Direction » Present the following entries again, word for word and in full.

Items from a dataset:
━━━━━━━━━━━━━━━━━━━━
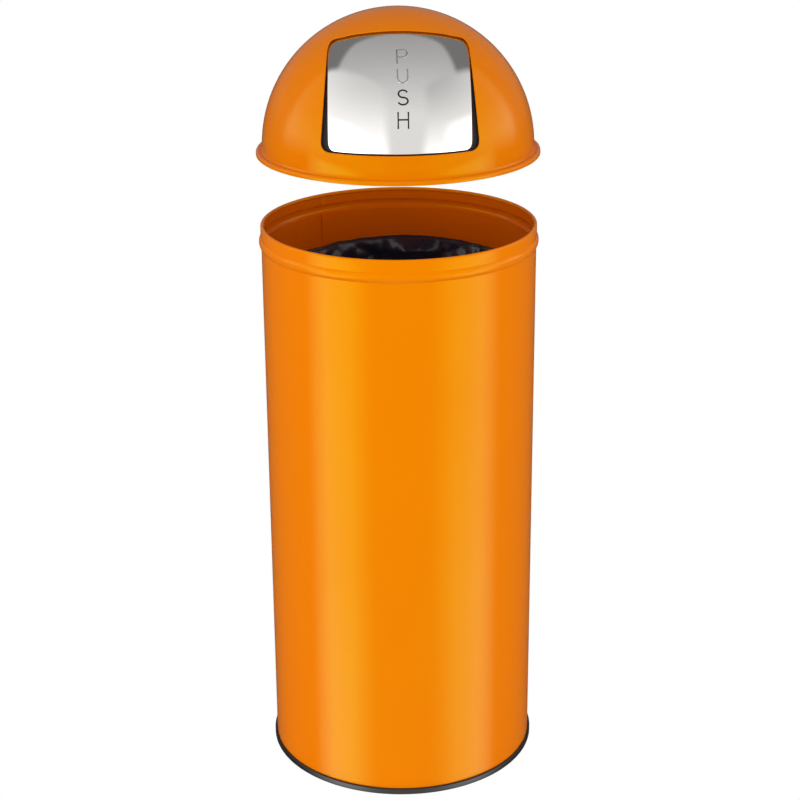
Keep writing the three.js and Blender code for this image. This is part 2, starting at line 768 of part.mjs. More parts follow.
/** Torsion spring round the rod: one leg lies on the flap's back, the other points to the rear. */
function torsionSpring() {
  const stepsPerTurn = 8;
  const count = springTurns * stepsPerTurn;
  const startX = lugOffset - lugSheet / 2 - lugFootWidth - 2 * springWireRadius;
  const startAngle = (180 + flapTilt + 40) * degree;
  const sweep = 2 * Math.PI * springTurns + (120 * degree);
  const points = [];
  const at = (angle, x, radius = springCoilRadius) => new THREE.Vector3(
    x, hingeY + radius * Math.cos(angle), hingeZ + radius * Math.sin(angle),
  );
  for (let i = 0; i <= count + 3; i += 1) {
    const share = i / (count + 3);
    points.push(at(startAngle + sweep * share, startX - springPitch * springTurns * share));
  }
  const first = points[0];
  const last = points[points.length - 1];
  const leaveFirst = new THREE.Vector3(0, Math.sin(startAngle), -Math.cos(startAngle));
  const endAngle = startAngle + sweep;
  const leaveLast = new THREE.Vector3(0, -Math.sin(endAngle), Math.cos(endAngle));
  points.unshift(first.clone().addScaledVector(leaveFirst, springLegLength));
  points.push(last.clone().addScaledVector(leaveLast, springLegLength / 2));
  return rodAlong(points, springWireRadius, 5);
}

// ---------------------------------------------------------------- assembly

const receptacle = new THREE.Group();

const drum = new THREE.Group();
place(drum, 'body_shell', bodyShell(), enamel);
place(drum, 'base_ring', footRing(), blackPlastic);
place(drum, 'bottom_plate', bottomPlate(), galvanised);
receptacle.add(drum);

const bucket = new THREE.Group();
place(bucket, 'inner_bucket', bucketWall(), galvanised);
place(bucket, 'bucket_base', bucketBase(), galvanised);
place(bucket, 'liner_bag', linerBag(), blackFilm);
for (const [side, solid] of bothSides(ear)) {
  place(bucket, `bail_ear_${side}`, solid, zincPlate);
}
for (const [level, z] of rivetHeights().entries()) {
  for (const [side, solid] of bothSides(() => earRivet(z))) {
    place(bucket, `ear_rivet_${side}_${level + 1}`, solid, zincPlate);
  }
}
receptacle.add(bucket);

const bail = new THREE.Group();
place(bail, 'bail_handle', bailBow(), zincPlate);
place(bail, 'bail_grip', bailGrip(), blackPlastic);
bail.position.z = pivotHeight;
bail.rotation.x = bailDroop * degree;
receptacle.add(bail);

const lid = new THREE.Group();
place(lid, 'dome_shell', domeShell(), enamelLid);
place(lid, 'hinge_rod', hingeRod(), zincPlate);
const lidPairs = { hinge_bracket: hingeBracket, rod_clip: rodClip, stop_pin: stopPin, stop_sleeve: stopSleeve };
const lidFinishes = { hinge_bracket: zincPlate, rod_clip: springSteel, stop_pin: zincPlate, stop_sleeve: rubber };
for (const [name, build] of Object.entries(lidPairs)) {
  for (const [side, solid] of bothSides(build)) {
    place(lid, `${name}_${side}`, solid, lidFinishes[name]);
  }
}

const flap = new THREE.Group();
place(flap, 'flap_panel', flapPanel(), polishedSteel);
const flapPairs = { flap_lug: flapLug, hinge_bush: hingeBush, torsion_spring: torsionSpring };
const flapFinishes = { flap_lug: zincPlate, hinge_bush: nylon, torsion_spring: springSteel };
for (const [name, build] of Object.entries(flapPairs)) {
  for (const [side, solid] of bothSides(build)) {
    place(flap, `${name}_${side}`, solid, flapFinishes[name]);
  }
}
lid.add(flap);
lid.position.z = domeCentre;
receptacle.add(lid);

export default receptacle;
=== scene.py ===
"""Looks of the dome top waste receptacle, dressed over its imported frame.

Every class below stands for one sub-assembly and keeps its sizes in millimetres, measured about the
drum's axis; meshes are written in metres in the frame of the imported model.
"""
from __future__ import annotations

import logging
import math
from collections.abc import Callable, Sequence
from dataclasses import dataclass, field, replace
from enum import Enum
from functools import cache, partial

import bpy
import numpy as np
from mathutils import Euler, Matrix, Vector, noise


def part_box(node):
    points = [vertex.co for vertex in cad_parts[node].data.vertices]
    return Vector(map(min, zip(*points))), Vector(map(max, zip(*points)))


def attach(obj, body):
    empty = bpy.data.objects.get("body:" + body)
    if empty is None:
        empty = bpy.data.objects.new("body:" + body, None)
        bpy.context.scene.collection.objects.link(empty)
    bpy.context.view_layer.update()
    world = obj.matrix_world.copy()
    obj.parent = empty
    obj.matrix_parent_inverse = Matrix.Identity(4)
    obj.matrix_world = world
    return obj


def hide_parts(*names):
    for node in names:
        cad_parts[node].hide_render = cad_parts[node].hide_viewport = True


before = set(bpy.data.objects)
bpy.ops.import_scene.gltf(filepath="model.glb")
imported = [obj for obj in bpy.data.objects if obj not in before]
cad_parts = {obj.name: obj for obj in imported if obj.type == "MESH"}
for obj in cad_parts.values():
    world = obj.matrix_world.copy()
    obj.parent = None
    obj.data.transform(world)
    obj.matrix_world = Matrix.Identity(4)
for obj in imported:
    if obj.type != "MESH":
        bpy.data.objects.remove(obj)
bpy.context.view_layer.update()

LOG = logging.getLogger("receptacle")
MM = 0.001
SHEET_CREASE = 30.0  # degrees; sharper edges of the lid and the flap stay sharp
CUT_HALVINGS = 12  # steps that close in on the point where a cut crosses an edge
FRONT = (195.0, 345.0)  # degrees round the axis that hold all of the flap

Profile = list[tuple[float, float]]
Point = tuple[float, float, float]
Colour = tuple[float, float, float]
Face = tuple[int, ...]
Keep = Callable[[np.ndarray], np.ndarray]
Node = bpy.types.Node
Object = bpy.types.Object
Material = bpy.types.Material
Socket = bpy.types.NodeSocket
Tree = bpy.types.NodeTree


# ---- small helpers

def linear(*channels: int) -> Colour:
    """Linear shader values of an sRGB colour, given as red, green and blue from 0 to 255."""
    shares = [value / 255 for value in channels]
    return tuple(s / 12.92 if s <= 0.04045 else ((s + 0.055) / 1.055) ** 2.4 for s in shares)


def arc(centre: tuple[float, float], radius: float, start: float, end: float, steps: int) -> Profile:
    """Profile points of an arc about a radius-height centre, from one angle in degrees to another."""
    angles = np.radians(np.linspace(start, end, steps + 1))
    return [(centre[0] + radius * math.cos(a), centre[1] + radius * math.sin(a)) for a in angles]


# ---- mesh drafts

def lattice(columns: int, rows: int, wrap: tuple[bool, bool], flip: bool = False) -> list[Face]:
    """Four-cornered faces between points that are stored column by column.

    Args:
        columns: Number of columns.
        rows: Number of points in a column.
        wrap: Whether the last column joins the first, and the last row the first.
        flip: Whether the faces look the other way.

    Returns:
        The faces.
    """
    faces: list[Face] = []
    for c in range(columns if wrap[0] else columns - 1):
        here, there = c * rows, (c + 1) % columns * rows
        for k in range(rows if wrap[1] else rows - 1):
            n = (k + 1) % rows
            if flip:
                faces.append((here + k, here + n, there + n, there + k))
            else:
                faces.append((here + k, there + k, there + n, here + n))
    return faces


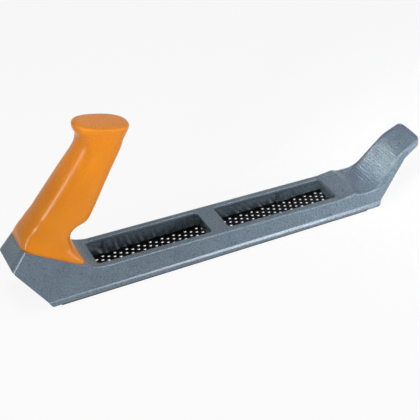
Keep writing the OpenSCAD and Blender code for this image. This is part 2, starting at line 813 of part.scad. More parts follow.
━━━━━━━━━━━━━━━━━━━━
Written answer »
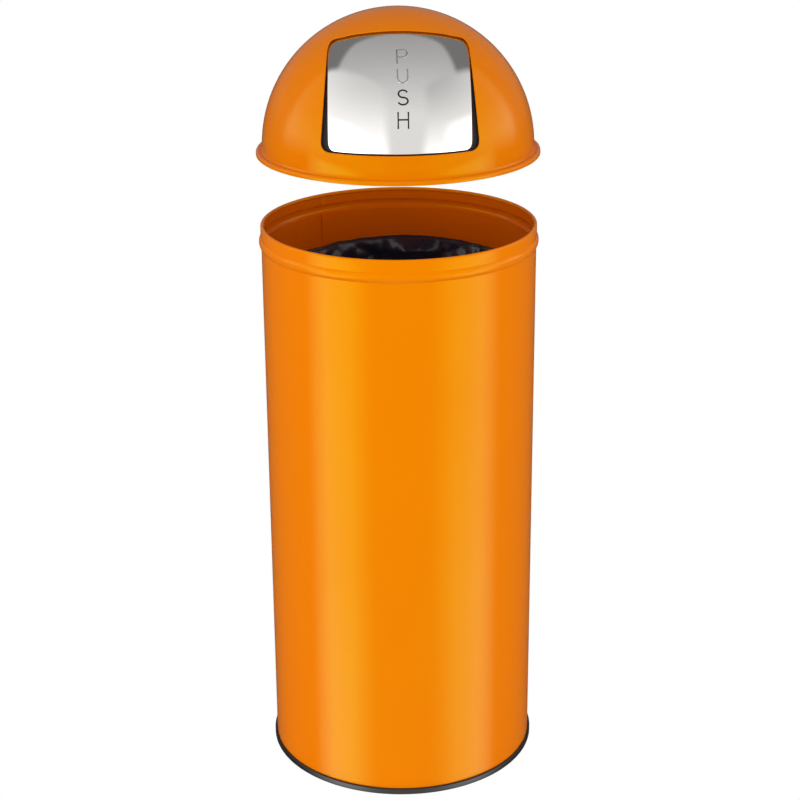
Keep writing the three.js and Blender code for this image. This is part 2, starting at line 768 of part.mjs. More parts follow.
/** Torsion spring round the rod: one leg lies on the flap's back, the other points to the rear. */
function torsionSpring() {
  const stepsPerTurn = 8;
  const count = springTurns * stepsPerTurn;
  const startX = lugOffset - lugSheet / 2 - lugFootWidth - 2 * springWireRadius;
  const startAngle = (180 + flapTilt + 40) * degree;
  const sweep = 2 * Math.PI * springTurns + (120 * degree);
  const points = [];
  const at = (angle, x, radius = springCoilRadius) => new THREE.Vector3(
    x, hingeY + radius * Math.cos(angle), hingeZ + radius * Math.sin(angle),
  );
  for (let i = 0; i <= count + 3; i += 1) {
    const share = i / (count + 3);
    points.push(at(startAngle + sweep * share, startX - springPitch * springTurns * share));
  }
  const first = points[0];
  const last = points[points.length - 1];
  const leaveFirst = new THREE.Vector3(0, Math.sin(startAngle), -Math.cos(startAngle));
  const endAngle = startAngle + sweep;
  const leaveLast = new THREE.Vector3(0, -Math.sin(endAngle), Math.cos(endAngle));
  points.unshift(first.clone().addScaledVector(leaveFirst, springLegLength));
  points.push(last.clone().addScaledVector(leaveLast, springLegLength / 2));
  return rodAlong(points, springWireRadius, 5);
}

// ---------------------------------------------------------------- assembly

const receptacle = new THREE.Group();

const drum = new THREE.Group();
place(drum, 'body_shell', bodyShell(), enamel);
place(drum, 'base_ring', footRing(), blackPlastic);
place(drum, 'bottom_plate', bottomPlate(), galvanised);
receptacle.add(drum);

const bucket = new THREE.Group();
place(bucket, 'inner_bucket', bucketWall(), galvanised);
place(bucket, 'bucket_base', bucketBase(), galvanised);
place(bucket, 'liner_bag', linerBag(), blackFilm);
for (const [side, solid] of bothSides(ear)) {
  place(bucket, `bail_ear_${side}`, solid, zincPlate);
}
for (const [level, z] of rivetHeights().entries()) {
  for (const [side, solid] of bothSides(() => earRivet(z))) {
    place(bucket, `ear_rivet_${side}_${level + 1}`, solid, zincPlate);
  }
}
receptacle.add(bucket);

const bail = new THREE.Group();
place(bail, 'bail_handle', bailBow(), zincPlate);
place(bail, 'bail_grip', bailGrip(), blackPlastic);
bail.position.z = pivotHeight;
bail.rotation.x = bailDroop * degree;
receptacle.add(bail);

const lid = new THREE.Group();
place(lid, 'dome_shell', domeShell(), enamelLid);
place(lid, 'hinge_rod', hingeRod(), zincPlate);
const lidPairs = { hinge_bracket: hingeBracket, rod_clip: rodClip, stop_pin: stopPin, stop_sleeve: stopSleeve };
const lidFinishes = { hinge_bracket: zincPlate, rod_clip: springSteel, stop_pin: zincPlate, stop_sleeve: rubber };
for (const [name, build] of Object.entries(lidPairs)) {
  for (const [side, solid] of bothSides(build)) {
    place(lid, `${name}_${side}`, solid, lidFinishes[name]);
  }
}

const flap = new THREE.Group();
place(flap, 'flap_panel', flapPanel(), polishedSteel);
const flapPairs = { flap_lug: flapLug, hinge_bush: hingeBush, torsion_spring: torsionSpring };
const flapFinishes = { flap_lug: zincPlate, hinge_bush: nylon, torsion_spring: springSteel };
for (const [name, build] of Object.entries(flapPairs)) {
  for (const [side, solid] of bothSides(build)) {
    place(flap, `${name}_${side}`, solid, flapFinishes[name]);
  }
}
lid.add(flap);
lid.position.z = domeCentre;
receptacle.add(lid);

export default receptacle;
=== scene.py ===
"""Looks of the dome top waste receptacle, dressed over its imported frame.

Every class below stands for one sub-assembly and keeps its sizes in millimetres, measured about the
drum's axis; meshes are written in metres in the frame of the imported model.
"""
from __future__ import annotations

import logging
import math
from collections.abc import Callable, Sequence
from dataclasses import dataclass, field, replace
from enum import Enum
from functools import cache, partial

import bpy
import numpy as np
from mathutils import Euler, Matrix, Vector, noise


def part_box(node):
    points = [vertex.co for vertex in cad_parts[node].data.vertices]
    return Vector(map(min, zip(*points))), Vector(map(max, zip(*points)))


def attach(obj, body):
    empty = bpy.data.objects.get("body:" + body)
    if empty is None:
        empty = bpy.data.objects.new("body:" + body, None)
        bpy.context.scene.collection.objects.link(empty)
    bpy.context.view_layer.update()
    world = obj.matrix_world.copy()
    obj.parent = empty
    obj.matrix_parent_inverse = Matrix.Identity(4)
    obj.matrix_world = world
    return obj


def hide_parts(*names):
    for node in names:
        cad_parts[node].hide_render = cad_parts[node].hide_viewport = True


before = set(bpy.data.objects)
bpy.ops.import_scene.gltf(filepath="model.glb")
imported = [obj for obj in bpy.data.objects if obj not in before]
cad_parts = {obj.name: obj for obj in imported if obj.type == "MESH"}
for obj in cad_parts.values():
    world = obj.matrix_world.copy()
    obj.parent = None
    obj.data.transform(world)
    obj.matrix_world = Matrix.Identity(4)
for obj in imported:
    if obj.type != "MESH":
        bpy.data.objects.remove(obj)
bpy.context.view_layer.update()

LOG = logging.getLogger("receptacle")
MM = 0.001
SHEET_CREASE = 30.0  # degrees; sharper edges of the lid and the flap stay sharp
CUT_HALVINGS = 12  # steps that close in on the point where a cut crosses an edge
FRONT = (195.0, 345.0)  # degrees round the axis that hold all of the flap

Profile = list[tuple[float, float]]
Point = tuple[float, float, float]
Colour = tuple[float, float, float]
Face = tuple[int, ...]
Keep = Callable[[np.ndarray], np.ndarray]
Node = bpy.types.Node
Object = bpy.types.Object
Material = bpy.types.Material
Socket = bpy.types.NodeSocket
Tree = bpy.types.NodeTree


# ---- small helpers

def linear(*channels: int) -> Colour:
    """Linear shader values of an sRGB colour, given as red, green and blue from 0 to 255."""
    shares = [value / 255 for value in channels]
    return tuple(s / 12.92 if s <= 0.04045 else ((s + 0.055) / 1.055) ** 2.4 for s in shares)


def arc(centre: tuple[float, float], radius: float, start: float, end: float, steps: int) -> Profile:
    """Profile points of an arc about a radius-height centre, from one angle in degrees to another."""
    angles = np.radians(np.linspace(start, end, steps + 1))
    return [(centre[0] + radius * math.cos(a), centre[1] + radius * math.sin(a)) for a in angles]


# ---- mesh drafts

def lattice(columns: int, rows: int, wrap: tuple[bool, bool], flip: bool = False) -> list[Face]:
    """Four-cornered faces between points that are stored column by column.

    Args:
        columns: Number of columns.
        rows: Number of points in a column.
        wrap: Whether the last column joins the first, and the last row the first.
        flip: Whether the faces look the other way.

    Returns:
        The faces.
    """
    faces: list[Face] = []
    for c in range(columns if wrap[0] else columns - 1):
        here, there = c * rows, (c + 1) % columns * rows
        for k in range(rows if wrap[1] else rows - 1):
            n = (k + 1) % rows
            if flip:
                faces.append((here + k, here + n, there + n, there + k))
            else:
                faces.append((here + k, there + k, there + n, here + n))
    return faces


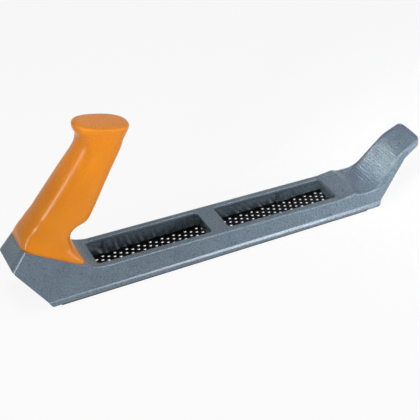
Keep writing the OpenSCAD and Blender code for this image. This is part 2, starting at line 813 of part.scad. More parts follow.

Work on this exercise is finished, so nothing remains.